A large bank had a custom CRM application built in Domino containing approximately 165,000 contacts, an even larger number of deals and an even larger number of activities. Categorization needs meant that this Notes apps had a large number of views. This was a four-year old Notes app where data volume has outgrown Notes capabilities to perform. As a result, sales people where receiving phone calls from clients and it would take them two to three minutes just to open a view/document to access the information relative to this client. For the record, the server was running on a 4-CPU box with a lot of memory. Furthermore, management wants sales forecast reports with all the analytical slicing and dicing that required an OLAP tool such as Business Objects, and naturally the data needed to be stored in an RDBMS. So the bank built scheduled agents to push the data to a relational back end for the sole purpose of reporting.

These are just the two main issues in a laundry list of issues. But, you can already see that CRM data is highly relational in nature and the fact that it is artificially stored in Notes added a scalability issue because of LotusScript running to perform artificial joins which would have been natural in SQL. This application was obviously a good candidate for migration to a WebSphere/RDBMS environment. After migrating the application and data, the response time shrunk from two to three minutes to a few seconds on average.
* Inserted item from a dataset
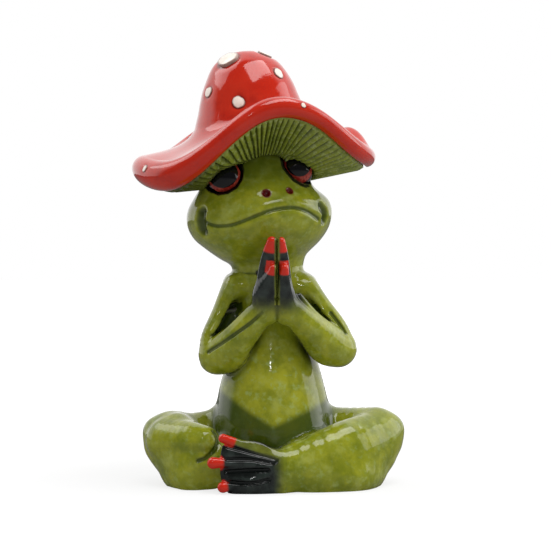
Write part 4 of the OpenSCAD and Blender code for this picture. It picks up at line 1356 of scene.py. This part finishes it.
def foot_clay(p):
    """The left foot on its side: the webbed sole, and three toes with round tips."""
    form = limb(p, [[6, -23.7, 7.2, 5.5, 7.2], [-1.4, -25.5, 7.6, 4, 7.4], [-7.3, -26.4, 9.7, 2.4, 7.8],
                    [-13, -27.1, 9.9, 1.4, 7.3], [-16.8, -27.4, 10, 1.0, 6.2]])
    sole = limb(p, [[-12, -25.2, 3.0, 4.6, 4.4], [-6, -25.2, 3.4, 5, 4.8], [2, -23.5, 3.6, 5.5, 5]])
    form = melt(form, sole, 1.2)
    for tip, root, r, _ in TOES:
        form = melt(form, limb(p, [[*root, 2.2, 2.2], [*between(root, tip, 0.5), 1.7, 1.7],
                                   [*between(root, tip, 0.8), 1.5, 1.5], [*tip, r, r]]), 0.5)
    return form


foot_block = Block((-26, -34, -2), (10, -12, 28), foot_clay, 0.7)
foot_lines = [[on_skin(*q, foot_block) for q in line] for line in FOOT_GROOVES]
calf_block = Block((-40, -30, -2), (-8, 4, 28), lambda p: leg_form(p, -1), 0.8)
calf_line = [on_skin(*q, calf_block) for q in CALF_GROOVE]


def foot_form(p):
    """The foot with the grooves between its tendons."""
    return press(foot_clay(p), p, foot_lines, 0.65, 0.45)


def left_leg_form(p):
    """The left leg and its foot."""
    return melt(leg_form(p, 1), foot_form(p), 1.2)


def right_leg_form(p):
    """The right leg with the crease round the end of its calf."""
    return press(leg_form(p, -1), p, [calf_line], 0.6, 0.6)


def right_leg_casting(p):
    """The right leg, filled to the torso and carved clear of the foot."""
    return carve(shared(right_leg_form(p), trunk(p), LEG_FILLET), foot_form(p) - 0.1, 0.4)


def left_leg_casting(p):
    """The left leg and foot, filled to the torso."""
    return shared(left_leg_form(p), trunk(p), LEG_FILLET)


def thigh_shade(at):
    """The lap's painted shade on a leg, which ends a little way from the torso."""
    return lap_shade(at) * (1 - bump(trunk(at.T), 0.3, 2.2))


def red_toes(at):
    """The blush on the toes' ends, which reaches further along their middles."""
    tips = np.zeros(len(at))
    for tip, root, r, reach in TOES:
        tip, root = np.array(tip), np.array(root)
        way = (root - tip) / np.linalg.norm(root - tip)
        along = (at - tip) @ way
        off = np.linalg.norm(at - tip - np.maximum(along, 0)[:, None] * way, axis=1)
        inside = 1 - bump(along + 0.8 * np.maximum(off - r, -1), reach - r - 1.0, reach - r)
        tips = np.maximum(tips, inside * (1 - bump(off, r + 0.35, r + 0.8)))
    return tips


right_leg = cast("right_leg_casting", (-48, -32, LEG_LOW), (4, 22, LEG_HIGH), right_leg_casting, BODY_GRAIN,
                 [FLOOR_CUT], lambda p: np.minimum(trunk(p), left_leg_form(p)))
at = corners(right_leg)
# Painted shade along the crease round the calf's end, and in the lap.
calf_wash = 0.7 * shade_along(at, CALF_GROOVE, 1.0, 3.5) * (at[:, 1] < -8)
finish_casting(right_leg, "right_leg", "green_glaze", wash=np.maximum(calf_wash, thigh_shade(at)))

ankle_plane = (ANKLE_X, 0, 0)
left_leg = cast("left_leg_casting", (2, -34, LEG_LOW), (49, 22, LEG_HIGH), left_leg_casting, BODY_GRAIN,
                [FLOOR_CUT, (ankle_plane, (-1, 0, 0))], lambda p: np.minimum(trunk(p), leg_form(p, -1)))
at = corners(left_leg)
# Painted shade of the lap on the thigh.
finish_casting(left_leg, "left_leg", "green_glaze", slate=1 - bump(at[:, 0], 1, 5), wash=thigh_shade(at))

foot = cast("left_foot_casting", (-26, -34, LEG_LOW), (6, -8, 26), left_leg_casting, FINE_GRAIN,
            [FLOOR_CUT, (ankle_plane, (1, 0, 0))], lambda p: np.minimum(trunk(p), leg_form(p, -1)))
at = corners(foot)
# The slate thins along the web's ridge, so a pale green line shows there: partly the ridge's paint, partly a
# painted highlight.
ridge = np.linalg.norm(at[:, None] - smooth(WEB_RIDGE, 6)[None], axis=2).min(1)
finish_casting(foot, "left_foot", "slate_glaze", tip=red_toes(at),
               slate=(1 - bump(at[:, 0], -0.5, 4.5)) * (0.35 + 0.65 * bump(ridge, 1.2, 2.4)))

# ---- Pins
# Cut lengths of steel wire in the neck, crown, shoulders, wrists, hips and ankle. They are glued into
# drilled holes, and nothing shows of them once the castings are joined.


def pin_steel():
    steel = Glaze("pin_steel", (0.42, 0.42, 0.43))
    steel.layer(steel.clouds(0.6, 3.0).rise(0.45, 0.7) * 0.5, (0.3, 0.3, 0.31))
    return steel.fire(0.34, 0.01, 0.3, 0.0, 1.0)


STEEL = pin_steel()
for name in ("neck_pin", "crown_pin", "shoulder_pins", "wrist_pins", "hip_pins", "ankle_pin"):
    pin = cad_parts[name]
    pin.data.materials.clear()
    pin.data.materials.append(STEEL)

# ---- Studio
# A white floor and backdrop, four soft boxes and a small sparkle, and the camera at the
# photograph's place.


def studio_floor():
    """White to the camera, a little darker round the figure, and a soft glow on its underside."""
    material = bpy.data.materials.new("studio_floor")
    material.use_nodes = True
    bench = Bench(material.node_tree)
    bench.tree.nodes.clear()
    to_camera = bench.node("ShaderNodeLightPath", out="Is Camera Ray")
    bounced = bench.node("ShaderNodeLightPath", out="Is Diffuse Ray")
    matt = bench.node("ShaderNodeBsdfDiffuse", {"Color": (0.22, 0.22, 0.22, 1)})
    place = bench.node("ShaderNodeTexCoord", out="Object")
    far = bench.node("ShaderNodeVectorMath", {0: place}, out="Value", operation="LENGTH")
    glow = bench.node("ShaderNodeEmission", {
        "Color": (1, 1, 1, 1), "Strength": to_camera * (far.rise(0.05, 0.4) * 0.35 + 0.75) + bounced * 0.34})
    both = bench.node("ShaderNodeAddShader", {0: matt, 1: glow})
    bench.node("ShaderNodeOutputMaterial", {"Surface": both})
    return material


mesh = bpy.data.meshes.new("studio_floor")
mesh.from_pydata([(-4, -4, 0), (4, -4, 0), (4, 4, 0), (-4, 4, 0)], [], [(0, 1, 2, 3)])
mesh.materials.append(studio_floor())
floor = stand("studio_floor", mesh)

world = bpy.data.worlds.new("studio")
bpy.context.scene.world = world
world.use_nodes = True
bench = Bench(world.node_tree)
bench.tree.nodes.clear()
way = bench.node("ShaderNodeTexCoord", out="Generated")
behind = bench.node("ShaderNodeSeparateXYZ", {0: way}, out="Y").rise(-0.12, 0.2)
to_camera = bench.node("ShaderNodeLightPath", out="Is Camera Ray")
shine = bench.node("ShaderNodeLightPath", out="Is Glossy Ray")
strength = to_camera + shine * (1 - to_camera) * (behind + 0.1) + (1 - to_camera) * (1 - shine) * 0.7
backdrop = bench.node("ShaderNodeBackground", {"Color": (1, 1, 1, 1), "Strength": strength})
bench.node("ShaderNodeOutputWorld", {"Surface": backdrop})


def soft_box(name, place, size, radiance, shine=True):
    """A lamp with a flat face that looks at the figure. shine says whether glazes reflect it."""
    light = bpy.data.lights.new(name, "AREA")
    light.shape = "RECTANGLE"
    light.size, light.size_y = size
    light.energy = radiance * math.pi * size[0] * size[1]
    lamp = stand(name, light)
    lamp.location = place
    lamp.visible_glossy = shine
    way = Vector((0, 0, CAMERA_Z * MM)) - Vector(place)
    lamp.rotation_euler = way.to_track_quat("-Z", "Y").to_euler()


soft_box("upper_right_box", (0.23, -0.19, 0.93), (0.78, 0.40), 4.1)
soft_box("right_box", (0.80, 0.06, 0.40), (0.6, 0.6), 1.6)
soft_box("right_fill", (0.62, -0.36, 0.42), (0.5, 0.5), 1.3, shine=False)
soft_box("top_box", (-0.50, 0.10, 0.70), (0.56, 0.5), 1.8)
soft_box("sparkle", (-0.06, -0.6, 0.42), (0.012, 0.012), 160)

camera = bpy.data.cameras.new("camera")
camera.sensor_width = 36
camera.lens = camera.sensor_width * CAMERA_AWAY / (PITCH * PHOTO_PX)
camera.shift_x = (PHOTO_PX / 2 - MIDDLE_PX[0]) / PHOTO_PX
camera.shift_y = (MIDDLE_PX[1] - PHOTO_PX / 2) / PHOTO_PX
camera.clip_start, camera.clip_end = 0.01, 20
viewpoint = stand("camera", camera)
viewpoint.location = (0, -CAMERA_AWAY * MM, CAMERA_Z * MM)
viewpoint.rotation_euler = (math.radians(90), 0, 0)
bpy.context.scene.camera = viewpoint
bpy.context.scene.view_settings.view_transform = "Standard"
As expected, the ROI from the productivity gain of 3,000 sales reps using the new application on a daily basis was well worth the move.

This example is typical of applications that I've seen people move from Domino to WebSphere. In my experience, moving "smaller" Domino applications to WebSphere is generally harder to justify -- except perhaps for those "satellite" Domino applications where Domino is being used for "front-ending" back-end systems, and where WebSphere Portal would be a more natural choice these days, especially if your company has already invested in WebSphere Portal.